Written request
Write out all of the entries exactly, please.

#### Material for this exercise

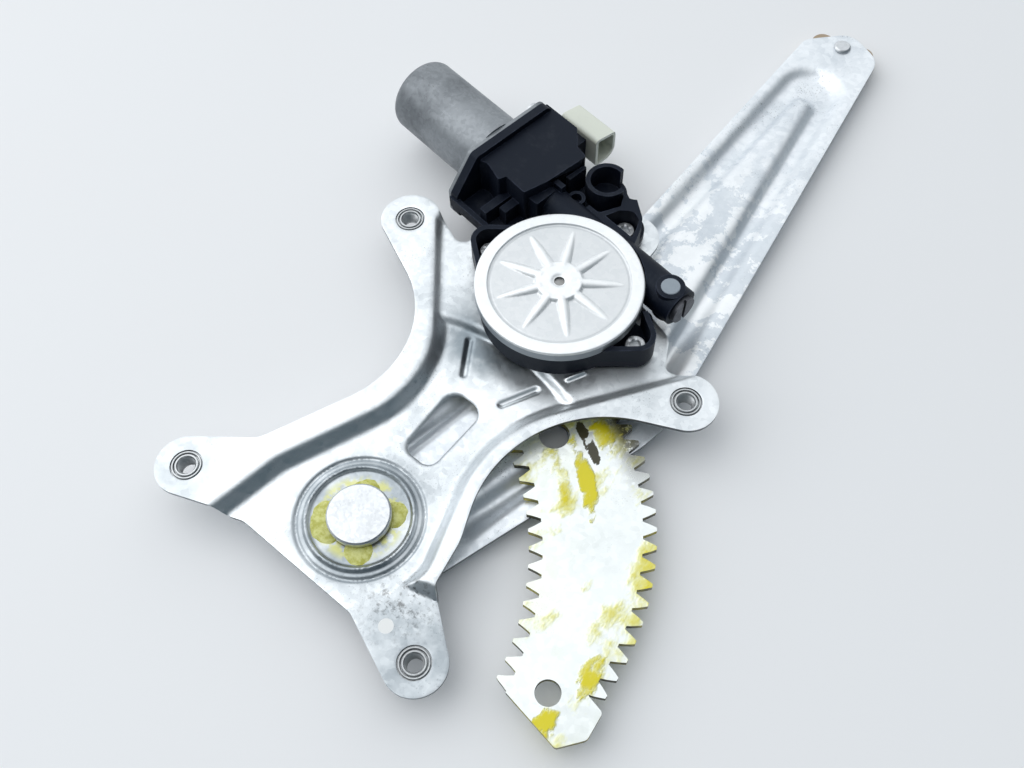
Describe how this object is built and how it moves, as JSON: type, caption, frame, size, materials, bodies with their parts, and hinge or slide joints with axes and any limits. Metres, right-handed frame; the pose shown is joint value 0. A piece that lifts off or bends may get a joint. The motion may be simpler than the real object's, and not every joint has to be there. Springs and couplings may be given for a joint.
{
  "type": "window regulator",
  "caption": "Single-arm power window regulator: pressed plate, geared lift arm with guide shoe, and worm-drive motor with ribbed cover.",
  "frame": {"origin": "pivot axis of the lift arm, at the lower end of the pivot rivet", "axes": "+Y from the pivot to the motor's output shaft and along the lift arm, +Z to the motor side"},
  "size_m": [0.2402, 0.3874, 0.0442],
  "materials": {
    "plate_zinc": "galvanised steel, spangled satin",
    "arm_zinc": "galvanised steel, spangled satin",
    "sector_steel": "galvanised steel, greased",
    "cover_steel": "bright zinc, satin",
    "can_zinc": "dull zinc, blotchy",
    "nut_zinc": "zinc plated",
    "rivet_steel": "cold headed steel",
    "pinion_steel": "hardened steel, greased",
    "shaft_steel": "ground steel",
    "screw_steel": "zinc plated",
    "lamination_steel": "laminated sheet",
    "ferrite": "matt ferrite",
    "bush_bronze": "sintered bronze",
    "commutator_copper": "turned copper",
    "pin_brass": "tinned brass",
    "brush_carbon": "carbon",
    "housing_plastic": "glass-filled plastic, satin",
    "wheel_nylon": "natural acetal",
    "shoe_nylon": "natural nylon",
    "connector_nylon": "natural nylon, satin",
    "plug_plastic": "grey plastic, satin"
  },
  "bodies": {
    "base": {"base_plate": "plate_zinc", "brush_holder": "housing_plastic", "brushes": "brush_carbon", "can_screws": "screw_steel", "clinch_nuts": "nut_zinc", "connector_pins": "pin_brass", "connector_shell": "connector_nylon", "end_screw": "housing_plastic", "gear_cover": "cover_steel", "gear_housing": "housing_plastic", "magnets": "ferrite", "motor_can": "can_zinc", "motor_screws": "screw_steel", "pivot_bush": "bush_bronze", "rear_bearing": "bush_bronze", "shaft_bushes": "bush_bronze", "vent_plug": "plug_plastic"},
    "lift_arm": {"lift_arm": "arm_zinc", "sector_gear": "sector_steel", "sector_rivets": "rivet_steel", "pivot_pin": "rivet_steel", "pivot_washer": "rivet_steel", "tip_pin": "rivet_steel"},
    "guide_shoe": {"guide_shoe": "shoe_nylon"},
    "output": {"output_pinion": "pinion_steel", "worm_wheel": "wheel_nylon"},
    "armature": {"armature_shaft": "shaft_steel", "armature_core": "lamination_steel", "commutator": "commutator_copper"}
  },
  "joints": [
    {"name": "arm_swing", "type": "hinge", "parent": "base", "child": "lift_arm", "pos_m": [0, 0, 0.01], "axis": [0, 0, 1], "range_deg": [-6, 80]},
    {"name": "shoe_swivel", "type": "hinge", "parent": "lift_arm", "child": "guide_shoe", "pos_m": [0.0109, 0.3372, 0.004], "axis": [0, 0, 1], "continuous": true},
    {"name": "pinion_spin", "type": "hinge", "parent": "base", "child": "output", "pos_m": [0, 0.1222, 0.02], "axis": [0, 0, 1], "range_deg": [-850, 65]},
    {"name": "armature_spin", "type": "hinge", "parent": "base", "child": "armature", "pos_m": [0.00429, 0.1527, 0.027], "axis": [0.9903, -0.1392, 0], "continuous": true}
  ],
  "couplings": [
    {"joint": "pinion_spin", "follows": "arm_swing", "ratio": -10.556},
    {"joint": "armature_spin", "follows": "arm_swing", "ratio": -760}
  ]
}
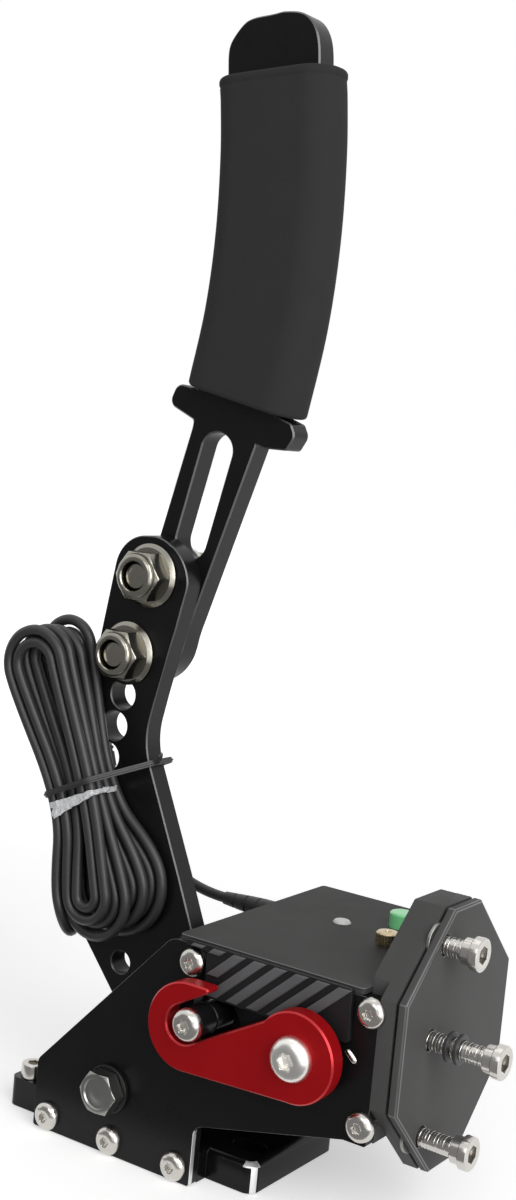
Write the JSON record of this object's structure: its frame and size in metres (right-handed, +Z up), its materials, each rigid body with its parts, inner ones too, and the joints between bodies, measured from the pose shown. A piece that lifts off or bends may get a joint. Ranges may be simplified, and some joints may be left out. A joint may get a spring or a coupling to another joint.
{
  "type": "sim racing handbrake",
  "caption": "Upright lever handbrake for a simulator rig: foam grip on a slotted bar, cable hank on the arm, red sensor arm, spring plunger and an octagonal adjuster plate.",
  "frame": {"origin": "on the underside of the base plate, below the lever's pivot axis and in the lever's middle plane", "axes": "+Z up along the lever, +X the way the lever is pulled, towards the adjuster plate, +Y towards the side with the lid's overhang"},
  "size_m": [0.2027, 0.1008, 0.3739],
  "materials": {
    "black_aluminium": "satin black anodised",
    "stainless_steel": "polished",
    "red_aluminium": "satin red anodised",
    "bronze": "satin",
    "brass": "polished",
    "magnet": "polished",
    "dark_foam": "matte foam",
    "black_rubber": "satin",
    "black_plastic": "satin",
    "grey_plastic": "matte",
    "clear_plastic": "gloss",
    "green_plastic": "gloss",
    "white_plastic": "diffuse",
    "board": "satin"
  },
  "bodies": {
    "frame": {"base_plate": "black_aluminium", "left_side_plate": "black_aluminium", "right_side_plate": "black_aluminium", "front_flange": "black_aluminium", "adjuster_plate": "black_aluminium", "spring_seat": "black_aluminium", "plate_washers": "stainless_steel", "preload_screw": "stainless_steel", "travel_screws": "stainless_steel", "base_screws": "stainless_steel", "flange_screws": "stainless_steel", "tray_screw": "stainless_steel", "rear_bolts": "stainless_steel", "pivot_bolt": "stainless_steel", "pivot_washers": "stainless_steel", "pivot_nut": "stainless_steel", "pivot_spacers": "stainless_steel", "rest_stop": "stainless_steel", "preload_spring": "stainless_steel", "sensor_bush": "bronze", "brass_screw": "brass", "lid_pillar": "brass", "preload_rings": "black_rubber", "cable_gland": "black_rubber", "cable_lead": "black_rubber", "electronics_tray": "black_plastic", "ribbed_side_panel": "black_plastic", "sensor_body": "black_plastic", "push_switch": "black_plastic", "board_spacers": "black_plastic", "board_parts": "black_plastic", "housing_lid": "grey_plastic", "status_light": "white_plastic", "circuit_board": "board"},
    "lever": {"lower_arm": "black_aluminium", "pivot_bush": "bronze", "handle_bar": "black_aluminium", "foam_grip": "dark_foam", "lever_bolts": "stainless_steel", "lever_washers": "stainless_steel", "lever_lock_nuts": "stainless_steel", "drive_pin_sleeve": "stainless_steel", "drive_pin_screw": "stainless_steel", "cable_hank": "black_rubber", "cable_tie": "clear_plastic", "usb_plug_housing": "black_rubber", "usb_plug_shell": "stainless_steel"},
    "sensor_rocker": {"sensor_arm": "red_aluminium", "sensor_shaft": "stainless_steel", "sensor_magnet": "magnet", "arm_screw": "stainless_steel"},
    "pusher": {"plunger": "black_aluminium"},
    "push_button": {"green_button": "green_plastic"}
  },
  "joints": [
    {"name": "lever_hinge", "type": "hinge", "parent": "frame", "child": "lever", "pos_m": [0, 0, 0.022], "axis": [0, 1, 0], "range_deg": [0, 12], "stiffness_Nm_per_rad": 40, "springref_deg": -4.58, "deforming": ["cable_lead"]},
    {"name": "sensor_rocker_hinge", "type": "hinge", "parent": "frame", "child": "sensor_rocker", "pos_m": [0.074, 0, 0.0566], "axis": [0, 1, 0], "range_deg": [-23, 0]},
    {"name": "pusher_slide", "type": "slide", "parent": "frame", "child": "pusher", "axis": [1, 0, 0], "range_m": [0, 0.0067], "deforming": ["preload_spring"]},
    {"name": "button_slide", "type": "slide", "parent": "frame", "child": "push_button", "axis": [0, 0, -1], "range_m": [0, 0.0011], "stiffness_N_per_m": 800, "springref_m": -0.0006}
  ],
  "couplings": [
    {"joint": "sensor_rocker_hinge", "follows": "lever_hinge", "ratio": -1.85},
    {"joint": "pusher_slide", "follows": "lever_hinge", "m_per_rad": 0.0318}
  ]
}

########

Response to this task
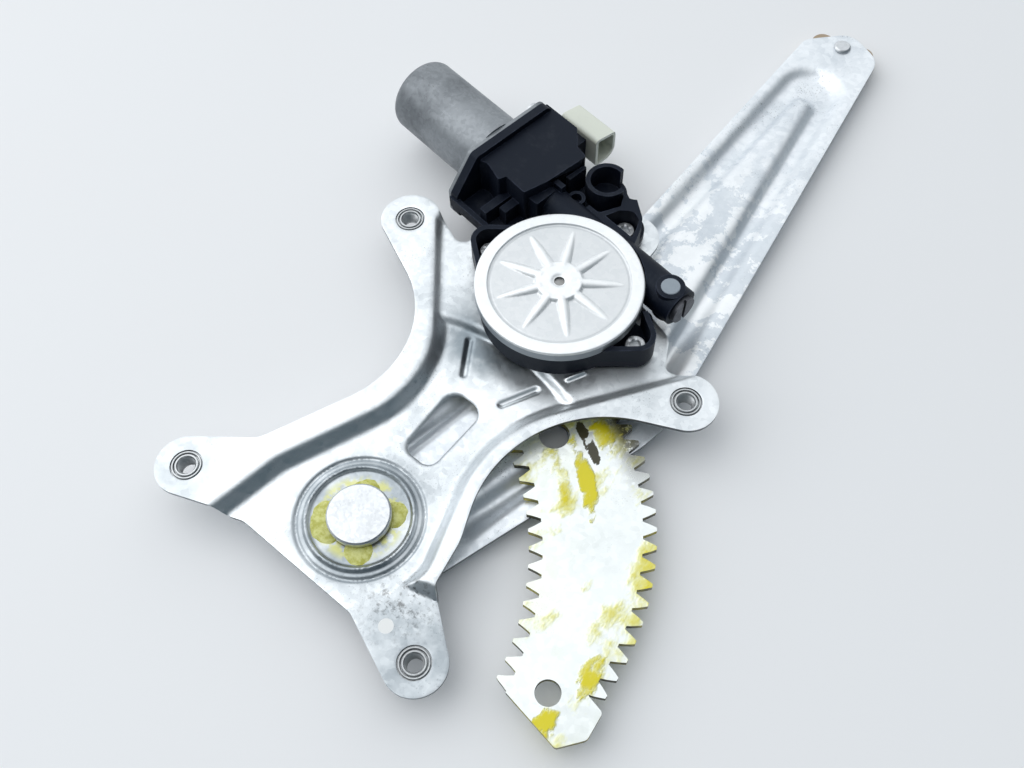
Describe how this object is built and how it moves, as JSON: type, caption, frame, size, materials, bodies with their parts, and hinge or slide joints with axes and any limits. Metres, right-handed frame; the pose shown is joint value 0. A piece that lifts off or bends may get a joint. The motion may be simpler than the real object's, and not every joint has to be there. Springs and couplings may be given for a joint.
{
  "type": "window regulator",
  "caption": "Single-arm power window regulator: pressed plate, geared lift arm with guide shoe, and worm-drive motor with ribbed cover.",
  "frame": {"origin": "pivot axis of the lift arm, at the lower end of the pivot rivet", "axes": "+Y from the pivot to the motor's output shaft and along the lift arm, +Z to the motor side"},
  "size_m": [0.2402, 0.3874, 0.0442],
  "materials": {
    "plate_zinc": "galvanised steel, spangled satin",
    "arm_zinc": "galvanised steel, spangled satin",
    "sector_steel": "galvanised steel, greased",
    "cover_steel": "bright zinc, satin",
    "can_zinc": "dull zinc, blotchy",
    "nut_zinc": "zinc plated",
    "rivet_steel": "cold headed steel",
    "pinion_steel": "hardened steel, greased",
    "shaft_steel": "ground steel",
    "screw_steel": "zinc plated",
    "lamination_steel": "laminated sheet",
    "ferrite": "matt ferrite",
    "bush_bronze": "sintered bronze",
    "commutator_copper": "turned copper",
    "pin_brass": "tinned brass",
    "brush_carbon": "carbon",
    "housing_plastic": "glass-filled plastic, satin",
    "wheel_nylon": "natural acetal",
    "shoe_nylon": "natural nylon",
    "connector_nylon": "natural nylon, satin",
    "plug_plastic": "grey plastic, satin"
  },
  "bodies": {
    "base": {"base_plate": "plate_zinc", "brush_holder": "housing_plastic", "brushes": "brush_carbon", "can_screws": "screw_steel", "clinch_nuts": "nut_zinc", "connector_pins": "pin_brass", "connector_shell": "connector_nylon", "end_screw": "housing_plastic", "gear_cover": "cover_steel", "gear_housing": "housing_plastic", "magnets": "ferrite", "motor_can": "can_zinc", "motor_screws": "screw_steel", "pivot_bush": "bush_bronze", "rear_bearing": "bush_bronze", "shaft_bushes": "bush_bronze", "vent_plug": "plug_plastic"},
    "lift_arm": {"lift_arm": "arm_zinc", "sector_gear": "sector_steel", "sector_rivets": "rivet_steel", "pivot_pin": "rivet_steel", "pivot_washer": "rivet_steel", "tip_pin": "rivet_steel"},
    "guide_shoe": {"guide_shoe": "shoe_nylon"},
    "output": {"output_pinion": "pinion_steel", "worm_wheel": "wheel_nylon"},
    "armature": {"armature_shaft": "shaft_steel", "armature_core": "lamination_steel", "commutator": "commutator_copper"}
  },
  "joints": [
    {"name": "arm_swing", "type": "hinge", "parent": "base", "child": "lift_arm", "pos_m": [0, 0, 0.01], "axis": [0, 0, 1], "range_deg": [-6, 80]},
    {"name": "shoe_swivel", "type": "hinge", "parent": "lift_arm", "child": "guide_shoe", "pos_m": [0.0109, 0.3372, 0.004], "axis": [0, 0, 1], "continuous": true},
    {"name": "pinion_spin", "type": "hinge", "parent": "base", "child": "output", "pos_m": [0, 0.1222, 0.02], "axis": [0, 0, 1], "range_deg": [-850, 65]},
    {"name": "armature_spin", "type": "hinge", "parent": "base", "child": "armature", "pos_m": [0.00429, 0.1527, 0.027], "axis": [0.9903, -0.1392, 0], "continuous": true}
  ],
  "couplings": [
    {"joint": "pinion_spin", "follows": "arm_swing", "ratio": -10.556},
    {"joint": "armature_spin", "follows": "arm_swing", "ratio": -760}
  ]
}
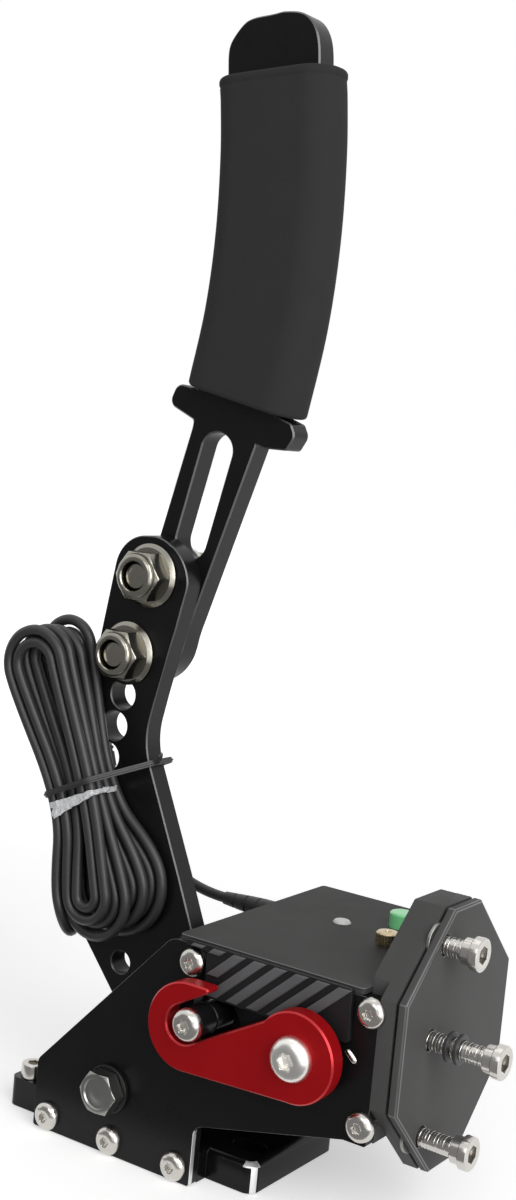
Write the JSON record of this object's structure: its frame and size in metres (right-handed, +Z up), its materials, each rigid body with its parts, inner ones too, and the joints between bodies, measured from the pose shown. A piece that lifts off or bends may get a joint. Ranges may be simplified, and some joints may be left out. A joint may get a spring or a coupling to another joint.
{
  "type": "sim racing handbrake",
  "caption": "Upright lever handbrake for a simulator rig: foam grip on a slotted bar, cable hank on the arm, red sensor arm, spring plunger and an octagonal adjuster plate.",
  "frame": {"origin": "on the underside of the base plate, below the lever's pivot axis and in the lever's middle plane", "axes": "+Z up along the lever, +X the way the lever is pulled, towards the adjuster plate, +Y towards the side with the lid's overhang"},
  "size_m": [0.2027, 0.1008, 0.3739],
  "materials": {
    "black_aluminium": "satin black anodised",
    "stainless_steel": "polished",
    "red_aluminium": "satin red anodised",
    "bronze": "satin",
    "brass": "polished",
    "magnet": "polished",
    "dark_foam": "matte foam",
    "black_rubber": "satin",
    "black_plastic": "satin",
    "grey_plastic": "matte",
    "clear_plastic": "gloss",
    "green_plastic": "gloss",
    "white_plastic": "diffuse",
    "board": "satin"
  },
  "bodies": {
    "frame": {"base_plate": "black_aluminium", "left_side_plate": "black_aluminium", "right_side_plate": "black_aluminium", "front_flange": "black_aluminium", "adjuster_plate": "black_aluminium", "spring_seat": "black_aluminium", "plate_washers": "stainless_steel", "preload_screw": "stainless_steel", "travel_screws": "stainless_steel", "base_screws": "stainless_steel", "flange_screws": "stainless_steel", "tray_screw": "stainless_steel", "rear_bolts": "stainless_steel", "pivot_bolt": "stainless_steel", "pivot_washers": "stainless_steel", "pivot_nut": "stainless_steel", "pivot_spacers": "stainless_steel", "rest_stop": "stainless_steel", "preload_spring": "stainless_steel", "sensor_bush": "bronze", "brass_screw": "brass", "lid_pillar": "brass", "preload_rings": "black_rubber", "cable_gland": "black_rubber", "cable_lead": "black_rubber", "electronics_tray": "black_plastic", "ribbed_side_panel": "black_plastic", "sensor_body": "black_plastic", "push_switch": "black_plastic", "board_spacers": "black_plastic", "board_parts": "black_plastic", "housing_lid": "grey_plastic", "status_light": "white_plastic", "circuit_board": "board"},
    "lever": {"lower_arm": "black_aluminium", "pivot_bush": "bronze", "handle_bar": "black_aluminium", "foam_grip": "dark_foam", "lever_bolts": "stainless_steel", "lever_washers": "stainless_steel", "lever_lock_nuts": "stainless_steel", "drive_pin_sleeve": "stainless_steel", "drive_pin_screw": "stainless_steel", "cable_hank": "black_rubber", "cable_tie": "clear_plastic", "usb_plug_housing": "black_rubber", "usb_plug_shell": "stainless_steel"},
    "sensor_rocker": {"sensor_arm": "red_aluminium", "sensor_shaft": "stainless_steel", "sensor_magnet": "magnet", "arm_screw": "stainless_steel"},
    "pusher": {"plunger": "black_aluminium"},
    "push_button": {"green_button": "green_plastic"}
  },
  "joints": [
    {"name": "lever_hinge", "type": "hinge", "parent": "frame", "child": "lever", "pos_m": [0, 0, 0.022], "axis": [0, 1, 0], "range_deg": [0, 12], "stiffness_Nm_per_rad": 40, "springref_deg": -4.58, "deforming": ["cable_lead"]},
    {"name": "sensor_rocker_hinge", "type": "hinge", "parent": "frame", "child": "sensor_rocker", "pos_m": [0.074, 0, 0.0566], "axis": [0, 1, 0], "range_deg": [-23, 0]},
    {"name": "pusher_slide", "type": "slide", "parent": "frame", "child": "pusher", "axis": [1, 0, 0], "range_m": [0, 0.0067], "deforming": ["preload_spring"]},
    {"name": "button_slide", "type": "slide", "parent": "frame", "child": "push_button", "axis": [0, 0, -1], "range_m": [0, 0.0011], "stiffness_N_per_m": 800, "springref_m": -0.0006}
  ],
  "couplings": [
    {"joint": "sensor_rocker_hinge", "follows": "lever_hinge", "ratio": -1.85},
    {"joint": "pusher_slide", "follows": "lever_hinge", "m_per_rad": 0.0318}
  ]
}